The Accountability Gap: Trump, Zelensky, and the Architecture of Executive Discretion

On 30 May 2026, three news items landed within hours of each other, each touching a different dimension of how the Trump administration exercises power. A financial regulator imposed a $200 fine on the President for failing to disclose tens of millions of dollars in stock trades within the legally mandated 45-day window. Ukrainian President Volodymyr Zelensky sent a letter to Trump requesting urgent replenishment of air defense missile stocks. And a federal judge temporarily blocked the administration from accessing a nearly $1.8 billion fund that Trump had described as compensation for victims of what his administration called government "weaponization." Taken together, the three episodes illuminate a consistent pattern: an executive comfortable operating at the outer edge of institutional norms, periodically checked by courts, regulators, and foreign partners who retain their own agency.
The pattern is not random. It reflects the structural tension between a presidency rooted in business instinct — where disclosure deadlines are inconveniences and deal-making is the default mode — and a governance architecture designed to constrain that instinct. Whether those constraints are working as intended is the question these three episodes raise.
The Disclosure Fine and the Limits of Financial Oversight
The $200 fine levelled against Trump on 30 May 2026 is, on its face, a trivial sum. It amounts to roughly 0.0001 percent of the undisclosed trades in question, which involved tens of millions of dollars in equity transactions. The fine was reported by the monitoring account GeoPWatch, which tracks financial disclosure obligations for elected officials. The discrepancy raises an obvious question: what is the deterrent effect of a penalty that represents a rounding error relative to the assets at stake?
Financial disclosure requirements for sitting presidents and other senior executive branch officials exist to prevent conflicts of interest and to allow the public to assess whether official actions track personal financial positions. The 45-day reporting window for stock trades is not arbitrary — it is calibrated to the trading cycle of institutional investors and to the legislative judgment that timely disclosure serves the public interest. When that window is routinely breached by a figure who simultaneously holds an equity portfolio and occupies the Oval Office, the structural problem is not the fine. It is the architecture that treats a $200 penalty as sufficient enforcement.
Congress has periodically considered strengthening disclosure penalties, but those efforts have stalled in recent cycles. The result is a system that technically requires disclosure but imposes consequences so mild they function as a cost of doing business rather than a genuine deterrent. The enforcement gap is not unique to Trump — critics of executive financial oversight have long argued that the regime lacks teeth — but the current occupant of the White House has brought unusual visibility to the weakness.

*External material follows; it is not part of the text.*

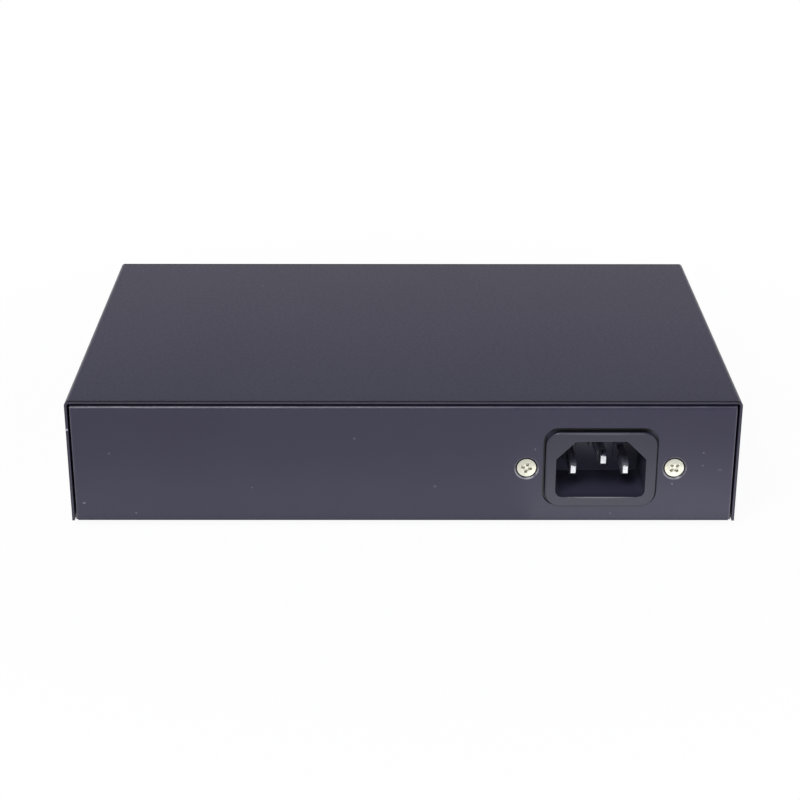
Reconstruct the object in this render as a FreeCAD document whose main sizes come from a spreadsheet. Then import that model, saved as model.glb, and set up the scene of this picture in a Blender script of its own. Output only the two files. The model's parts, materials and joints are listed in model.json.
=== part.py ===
import FreeCAD, Part
import math
import os
from collections import namedtuple

import Sketcher

# Desktop power-over-Ethernet switch in a folded steel case. Millimetres, +Z up, origin under the centre
# of the case. The network sockets face -Y and the mains inlet faces +Y.

SIZES = {
    # Case: a folded base tray with both end panels, and a folded cover over it.
    "case_width": 181,
    "case_depth": 114,
    "case_height": 35.3,
    "sheet": 0.8,
    "bend_radius": 0.4,
    "lid_gap": 0.5,
    "flange_gap": 0.75,
    "lip_width": 7,
    "tab_depth": 10,
    "tab_margin": 2,
    "rail_height": 7,
    "rail_gap": 3,
    "corner_relief": 1.2,
    "vent_width": 2.2,
    "vent_height": 14,
    "vent_corner_radius": 0.9,
    "vent_pitch": 5,
    "vent_count": 14,
    "vent_base": 11,
    # Feet.
    "foot_height": 2,
    "foot_diameter": 12,
    "foot_inset": 14,
    "foot_chamfer": 0.4,
    # Countersunk screws, their pressed dimples and nuts.
    "screw_diameter": 3,
    "thread_slack": 0.1,
    "screw_hole_slack": 0.4,
    "head_diameter": 5.4,
    "head_recess": 0.05,
    "head_seat_slack": 0.05,
    "thread_lead": 0.1,
    "dimple_ring": 1,
    "dimple_wall": 1.1,
    "cross_length": 3,
    "cross_width": 0.8,
    "cross_depth": 1.1,
    "cover_screw_length": 5,
    "cover_screw_height": 20,
    "cover_screw_inset": 6,
    "inlet_screw_length": 12,
    "nut_flats": 5.5,
    "nut_thickness": 2.4,
    # Mains inlet.
    "inlet_inset": 37.2,
    "inlet_height": 15.8,
    "inlet_screw_pitch": 40,
    "cutout_slack": 0.6,
    "shroud_width": 30,
    "shroud_height": 21.8,
    "shroud_radius": 4,
    "shroud_proud": 1,
    "ear_width": 49,
    "ear_height": 25,
    "ear_thickness": 3,
    "ear_radius": 3,
    "ear_seat_slack": 0.3,
    "inlet_body_width": 28,
    "inlet_body_height": 20,
    "inlet_body_depth": 19.5,
    "cavity_width": 24.2,
    "cavity_height": 16.4,
    "cavity_depth": 17.5,
    "cavity_chamfer": 5.2,
    "cavity_radius": 2,
    "blade_thickness": 2,
    "blade_height": 4,
    "blade_spread": 14,
    "live_drop": 2,
    "earth_rise": 2,
    "live_setback": 3.7,
    "earth_setback": 1.6,
    "taper_length": 1.2,
    "tip_thickness": 1.6,
    "tip_height": 2.5,
    "tail_thickness": 0.8,
    "tail_height": 4.8,
    "tail_length": 8,
    # Wiring.
    "boot_length": 13,
    "boot_width": 5,
    "boot_height": 7,
    "boot_overlap": 6,
    "wire_diameter": 2.2,
    "wire_bend": 4,
    "wire_insertion": 3,
    "wire_hole_slack": 0.2,
    "earth_stud_diameter": 4,
    "earth_stud_length": 8,
    "earth_stud_inset": 18.5,
    "earth_drop_setback": 45.2,
    "earth_nut_flats": 7,
    "earth_nut_thickness": 3.2,
    "lug_thickness": 0.8,
    "lug_diameter": 8.5,
    "lug_hole_slack": 0.2,
    "lug_reach": 6,
    "barrel_diameter": 4.2,
    "barrel_length": 5,
    # Circuit boards and what carries them.
    "board_thickness": 1.6,
    "board_side_gap": 1.2,
    "board_front_gap": 0.5,
    "main_board_depth": 54,
    "psu_board_width": 109,
    "psu_board_depth": 49.5,
    "psu_rear_gap": 3.2,
    "standoff_height": 6,
    "standoff_diameter": 5.5,
    "board_hole_slack": 0.3,
    "main_hole_side": 4.5,
    "main_hole_front": 25.5,
    "main_hole_rear": 4.5,
    "psu_hole_left": 14,
    "psu_hole_right": 5,
    "psu_hole_end": 4.25,
    "board_screw_head": 5.5,
    "board_screw_head_height": 1.8,
    "board_screw_length": 6,
    "insulator_thickness": 0.3,
    "insulator_margin": 1,
    "insulator_hole_slack": 1,
    # Network sockets.
    "jack_pitch": 13.97,
    "jack_end_wall": 1.1,
    "jack_height": 13.4,
    "jack_depth": 21.5,
    "jack_proud": 1,
    "jack_row_inset": 6,
    "jack_group_gap": 3,
    "jack_cutout_slack": 0.25,
    "shield_thickness": 0.25,
    "port_width": 11.8,
    "port_height": 7,
    "port_depth": 13,
    "port_floor": 3.6,
    "latch_width": 6.2,
    "latch_height": 1.5,
    "notch_width": 3.4,
    "notch_height": 1.2,
    "window_width": 3.4,
    "window_height": 1.8,
    "window_length": 5,
    "window_offset": 4.6,
    "window_rise": 0.25,
    "contact_pitch": 1.02,
    "contact_width": 0.45,
    "contact_thickness": 0.35,
    "contact_setback": 3,
    "contact_flat": 1,
    "contact_reach": 7,
    "contact_drop": 2,
    # Status lamps beside the sockets.
    "lamp_diameter": 3,
    "lamp_proud": 0.8,
    "lamp_length": 7,
    "lamp_gap": 2,
    "lamp_spacing": 5,
    "lamp_height": 5.5,
    "lamp_hole_slack": 0.4,
    "lamp_block_width": 10,
    "lamp_block_depth": 5,
    "lamp_block_height": 8.5,
    # Parts on the main board, behind the sockets: from the case's middle or from the board's right end.
    "magnetic_width": 17,
    "magnetic_depth": 8.5,
    "magnetic_height": 6.2,
    "magnetic_gap": 1.5,
    "chip_side": 16,
    "chip_height": 1.4,
    "chip_x": -25,
    "part_row_gap": 2.5,
    "fin_base": 2,
    "fin_height": 7,
    "fin_thickness": 1.2,
    "fin_count": 5,
    "controller_side": 9,
    "controller_height": 1,
    "controller_x": 22,
    "controller_pitch": 14,
    "crystal_length": 11,
    "crystal_width": 4.7,
    "crystal_height": 3.6,
    "crystal_x": -50,
    "small_can_diameter": 8,
    "small_can_height": 12,
    "small_can_right": 34.95,
    "small_can_pitch": 9.2,
    "can_crimp": 0.4,
    "can_crimp_height": 2,
    "can_edge": 0.6,
    "inductor_side": 12,
    "inductor_height": 6.5,
    "inductor_x": 2,
    "inductor_corner": 2,
    "dc_socket_length": 11,
    "dc_socket_width": 7,
    "dc_socket_height": 8,
    "dc_socket_right": 26.95,
    "dc_socket_gap": 1.5,
    "wire_pitch": 3.96,
    "dc_arch": 8,
    # Parts on the power supply board, placed from its left and front edges.
    "ac_socket_length": 9,
    "ac_socket_width": 14,
    "ac_socket_height": 9,
    "ac_socket_left": 0.5,
    "ac_socket_front": 0.5,
    "fuse_length": 20,
    "fuse_diameter": 5,
    "fuse_cap_length": 5,
    "fuse_cap_step": 0.2,
    "fuse_left": 19.5,
    "fuse_front": 6.5,
    "fuse_lift": 4.5,
    "clip_length": 3.5,
    "clip_width": 7.4,
    "clip_height": 8.5,
    "clip_inset": 0.8,
    "clip_slack": 0.05,
    "filter_can_length": 18,
    "filter_can_width": 8.5,
    "filter_can_height": 14,
    "filter_can_left": 21,
    "filter_can_front": 12.5,
    "choke_left": 13,
    "choke_front": 32.5,
    "choke_diameter": 22,
    "choke_bore": 11,
    "choke_width": 8,
    "choke_winding": 1.2,
    "choke_sweep": 330,
    "bulk_can_diameter": 18,
    "bulk_can_height": 22,
    "bulk_can_left": 35.5,
    "bulk_can_front": 34.5,
    "bridge_length": 15,
    "bridge_width": 4.6,
    "bridge_height": 11,
    "bridge_left": 44,
    "bridge_front": 3,
    "bridge_notch": 3,
    "sink_plate": 2,
    "sink_fin": 5,
    "sink_fin_thickness": 1.6,
    "sink_fin_count": 5,
    "sink_length": 28,
    "sink_height": 20,
    "sink_front": 12.5,
    "primary_sink_left": 47.5,
    "psu_part_gap": 2,
    "switch_width": 10,
    "switch_thickness": 4.5,
    "switch_height": 15.5,
    "switch_tab_height": 6,
    "switch_tab_thickness": 1.3,
    "switch_front": 18,
    "transformer_front": 25,
    "core_width": 25,
    "core_depth": 11,
    "core_height": 22,
    "core_yoke": 3.5,
    "core_leg": 7,
    "coil_slack": 0.2,
    "coil_bulge": 5.5,
    "output_can_diameter": 8,
    "output_can_height": 20,
    "output_can_pitch": 9.2,
    "output_can_right": 5,
    "output_can_front": 14.5,
}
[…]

The Zelensky Letter and the Arithmetic of Air Defense
The second development is more geopolitically consequential. On 30 May 2026, reporting from the X account sprinterpress indicated that Zelensky had sent Trump a letter flagging that Ukraine was running low on air defense missiles. The phrasing of the report — that Zelensky was "whining," in the account's characterization — reflects the polemical posture common on social media, but the underlying substance is not in dispute. Ukraine's air defense architecture has been under sustained strain since Russia's full-scale invasion in 2022, and Western-provided systems have formed the backbone of Kyiv's ability to protect civilian infrastructure.
The question is not whether the request is real. It is whether the request will be granted, and on what timeline. Air defense missiles — particularly the NASAMS and IRIS-T systems provided by the United States and Germany — are finite in production and subject to allocation decisions that reflect domestic political calculations in donor countries. The United States has provided significant quantities of air defense equipment since 2022, but the pace of deliveries has periodically slowed, and each slowdown has corresponded with periods of domestic political debate in Washington about the sustainability of Ukraine aid.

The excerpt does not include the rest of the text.